С Сашей мы подружились давно, работая на одном участке, где шли геологоразведочные работы — проходка канав, бурение, геологические маршруты. Он был прекрасным, надежным другом, и вместе мы проохотились 15 лет. Но случилась беда. Саня заболел неизлечимой болезнью и сгорел практически за полгода.
Хоронили его всей геологоразведочной партией. Водители машин жали на клаксоны, и длинные гудки, как плач, провожали Александра в последний путь. Рядом с толпой провожающих бежал Варнак, и, помню, кто-то сказал: «Смотри, собака бежит — прощается с хозяином».
А на другой день, приехав на кладбище помянуть друга, я увидел: рядом с могилой сидит Варнак. Он узнал меня, подошел, что-то проворчал и побежал в сторону базы партии.
Собаку забрал к себе Евгений — брат Александра, профессионал-охотник.
Прошло несколько лет, и за круговертью дел я начал забывать Варнака, тем более что мой охотничий участок был в другой стороне от деляны Евгения.
Однажды по делам я оказался в районе, где проживал Евгений. Решил заехать к нему. Наш «уазик» подкатил к дому под вечер, и уже через полчаса мы сидели за накрытым столом и под чарку водки вспоминали свои походы, охоту, рыбалку и, конечно же, помянули Саньку. «А где Варнак? Как он?» — спросил я у Женьки. «Постарел, но соболей пока ловит, бегает где-то в огороде». Пойду, поздороваюсь», — сказал я и вышел на улицу.
Хмурилось. В огороде собаки не было видно. Засунув два пальца в рот, я свистнул несколько раз с длинным протягом — так свистели только мы с Санькой, подзывая своих собак. Мелькнула черная тень, и ко мне побежал пес. Это был Варнак. Он внимательно меня обнюхал, отбежал, затем снова подбежал и, понюхав, заметался по двору. Собака узнала меня и бросилась искать Сашку — своего лучшего друга, по-видимому, решив, что если приехал я, то и Сашка где-то рядом. Он подбежал снова ко мне, жадно обнюхивая. Сашки нигде не было.

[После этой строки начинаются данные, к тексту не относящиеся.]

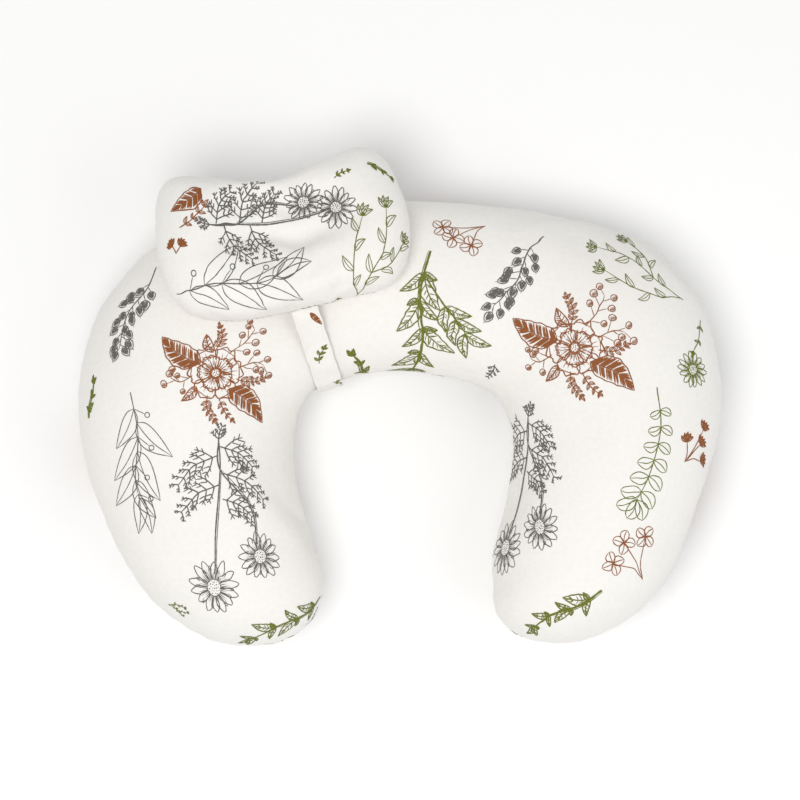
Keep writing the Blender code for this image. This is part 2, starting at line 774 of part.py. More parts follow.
def strap_parts(main_surface, head_surface):
    head_points = np.array([head_place(p) for p in head_surface.points])
    surfaces = [
        (main_surface.points, main_surface.upper + main_surface.lower),
        (head_points, head_surface.lower),
    ]
    loop = resample(strap_loop(surfaces), STRAP_STEP)
    under = [k for k, (_, height) in enumerate(loop) if height < SEAM_Z - UNDER_ARCH_DROP]
    turn = [k for k in under if loop[k][0] > FRONT_BAND_END][0]
    first_layer = STRAP_CLEARANCE + STRAP_THICK / 2
    stack = first_layer + STRAP_THICK + 2 * PATCH_THICK + 3 * PATCH_GAP
    front = offset_line(loop, np.full(len(loop), first_layer))[:turn]
    front[0] = towards(loop[0], front[1], FRONT_STANDOFF)
    band("strap_front_band", front, STRAP_WIDTH, STRAP_THICK, cotton())

    hinge = [k for k in under if loop[k][0] >= TAB_HINGE][0]
    tail = len(loop) - 1 - hinge
    drawn_in = smoothstep(np.arange(tail + 1), 0, tail * BACK_BAND_EASE)
    depths = np.concatenate([np.full(hinge, stack), stack + (first_layer - stack) * drawn_in])
    lower = offset_line(loop, depths)
    back = lower[hinge:]
    back[-1] = towards(loop[-1], back[-2], BACK_STANDOFF)
    band("strap_back_band", back, STRAP_WIDTH, STRAP_THICK, cotton())
    tab = under_arch(lower, TAB_END, lower[hinge][0])
    tab[-1] = towards(tab[-1], tab[-2], TAB_GAP)
    pivot = strap_point(*lower[hinge])
    turn_about(pivot, band("strap_tab", tab, STRAP_WIDTH, STRAP_THICK, cotton()))

    tape = material("hook_and_loop", ZIP_WHITE, 0.95)
    overlap = under_arch(loop, TAB_END + PATCH_FROM_TAB_END, FRONT_BAND_END - PATCH_FROM_BAND_END)
    loop_side = first_layer + STRAP_THICK / 2 + PATCH_GAP + PATCH_THICK / 2
    hook_side = loop_side + PATCH_THICK + PATCH_GAP
    loop_line = offset_line(overlap, np.full(len(overlap), loop_side))
    hook_line = offset_line(overlap, np.full(len(overlap), hook_side))
    band("strap_loop_patch", loop_line, PATCH_WIDTH, PATCH_THICK, tape)
    turn_about(pivot, band("strap_hook_patch", hook_line, PATCH_WIDTH, PATCH_THICK, tape))


def care_label():
    """A blank label, sewn to the inside of the lower panel just under the zip."""
    path = main_zip_path()
    points, faces = [], []
    for i in range(4):
        for across, out in LABEL_PROFILE:
            along = LABEL_AT + LABEL_LENGTH * i / 3
            points.append(path.place(along, across, out))
    for i in range(3):
        for j in range(2):
            k = 3 * i + j
            faces.append([k, k + 3, k + 4, k + 1])
    label = mesh_object("main_care_label", points, faces, material("label", LINER_WHITE, 0.6))
    solidify(label, LABEL_THICK)


# ---- build -------------------------------------------------------------------------------------------
clear_scene()
PARTS = bpy.data.collections.new("nursing_pillow")
CUTTERS = bpy.data.collections.new("cutters")
for collection in (PARTS, CUTTERS):
    bpy.context.scene.collection.children.link(collection)

main = main_skin()
main_cover(main)
main_inside(main)
main_seam_thread()
main_sides, head_sides = (("upper", 1), ("lower", -1)), (("back", 1), ("front", -1))
main_slider_at, head_slider_at = MAIN_ZIP_FROM + SLIDER_FROM_END, HEAD_ZIP_FROM + SLIDER_FROM_END
slider = zip_parts("main", main_zip_path(), MAIN_ZIP_FROM, MAIN_ZIP_TO, main_slider_at, main_sides)
turn_about(ARC_CENTRE, slider)
care_label()
head = head_skin()
head_parts(head)
zip_parts("head", head_zip_path(), HEAD_ZIP_FROM, HEAD_ZIP_TO, head_slider_at, head_sides)
strap_parts(main, head)
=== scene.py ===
import math
import random

import bmesh
import bpy
import numpy as np
from mathutils import Matrix, Vector
from mathutils.bvhtree import BVHTree
from mathutils.kdtree import KDTree


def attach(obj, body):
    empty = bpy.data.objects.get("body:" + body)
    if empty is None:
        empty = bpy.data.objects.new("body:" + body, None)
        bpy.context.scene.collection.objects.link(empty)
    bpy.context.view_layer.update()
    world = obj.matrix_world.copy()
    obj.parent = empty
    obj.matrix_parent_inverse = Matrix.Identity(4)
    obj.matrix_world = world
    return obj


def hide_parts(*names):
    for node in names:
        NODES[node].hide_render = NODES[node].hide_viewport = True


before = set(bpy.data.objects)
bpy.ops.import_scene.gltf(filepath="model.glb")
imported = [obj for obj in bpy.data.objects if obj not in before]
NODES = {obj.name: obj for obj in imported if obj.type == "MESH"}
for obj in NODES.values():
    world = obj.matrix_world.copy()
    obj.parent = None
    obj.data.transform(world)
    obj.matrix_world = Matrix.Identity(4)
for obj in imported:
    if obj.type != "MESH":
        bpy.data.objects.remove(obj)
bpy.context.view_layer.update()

MM = 0.001
TINY = 1e-9

# ---- sizes of the main pillow, in millimetres ------------------------------------------------------
SEAM_Z = 72.0
ARCH_HALF_THICK, ARM_HALF_THICK = 62.0, 75.0
THICKEN_FROM, THICKEN_TO = 110.0, 205.0
UNDER_FULLNESS = 1.17
ARC_TOP, ARC_RADIUS = 188.0, 780.0
# Within the first distance of the strap, of the head pillow and of the zip, the main cover keeps the
# CAD's shape or swells little. From the second distance on it swells freely.
STRAP_REACH, HEAD_REACH, ZIP_REACH = (13, 46), (2, 38), (8, 36)
TIP_STATIONS = 3  # the stations at each end whose fabric fans out from one point of the crown
# Facing points of the outer and the inner seam, from the left tip round the arch to the right tip.
# None in place of a Y: the point lies on the arch's arc.
STATIONS = (
    ((-146, -229), (-146, -229)), ((-178, -222), (-112, -225)), ((-217, -198), (-82, -205)),
    ((-247, -164), (-72, -172)), ((-270, -122), (-80, -132)), ((-290, -68), (-94, -86)),
    ((-299, -8), (-98, -45)), ((-291, 55), (-95, -14)), ((-263, 112), (-86, 3)),
    ((-215, 152), (-72, 12)), ((-160, None), (-55, 18)), ((-100, None), (-36, 23)),
    ((-44, None), (-16, 26)), ((16, None), (7, 26)), ((80, None), (29, 24)),
    ((144, None), (52, 19)), ((220, 151), (76, 12)), ((264, 119), (90, 3)),
    ((292, 55), (100, -14)), ((299, -8), (105, -45)), ((287, -70), (99, -90)),
    ((266, -130), (88, -135)), ((243, -173), (86, -172)), ((210, -205), (90, -200)),
    ((175, -222), (112, -220)), ((145, -228), (145, -228)),
)
ZIP_FROM, ZIP_TO, ZIP_SLOT, ZIP_EASE = -20.0, 148.0, 4.3, 16.0
ZIP_BEHIND = 120.0  # the zip's seam lies further back than this
STRAP_FOOT, STRAP_LEAN = np.array([-66.0, 13.6]), math.radians(18.8)
STRAP_BACK = np.array([-math.sin(STRAP_LEAN), math.cos(STRAP_LEAN)])
STRAP_SIDE = np.array([math.cos(STRAP_LEAN), math.sin(STRAP_LEAN)])
STRAP_WIDTH, HEM_INSET, HEM_HEIGHT = 25.0, 2.4, 0.62
STRAP_FROM, STRAP_TO = -60.0, 230.0  # where the strap can press on the cover, measured back from its foot
TRAVEL = 70.0 * np.array([0.992757, 0.120137])  # how far the head pillow and its strap slip along the arch
TRAVEL_SHARES = (0.0, 0.5, 1.0)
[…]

Тогда Варнак отошел и, сев на задние лапы, глядя на меня заговорил, как умел говорить только он: ворчал подвывая и говорил, говорил на своем собачьем языке, рассказывая мне про свою жизнь без Сашки — своего хозяина. Я не плакал с детства и даже, когда умер Саша, не плакал. Но слушая собаку, не смог сдержаться — и слезы потекли из глаз.
Пошел снег, а я стоял во дворе и слушал Варнака, который рассказывал мне о своей верности и любви к человеку, своему другу Сане.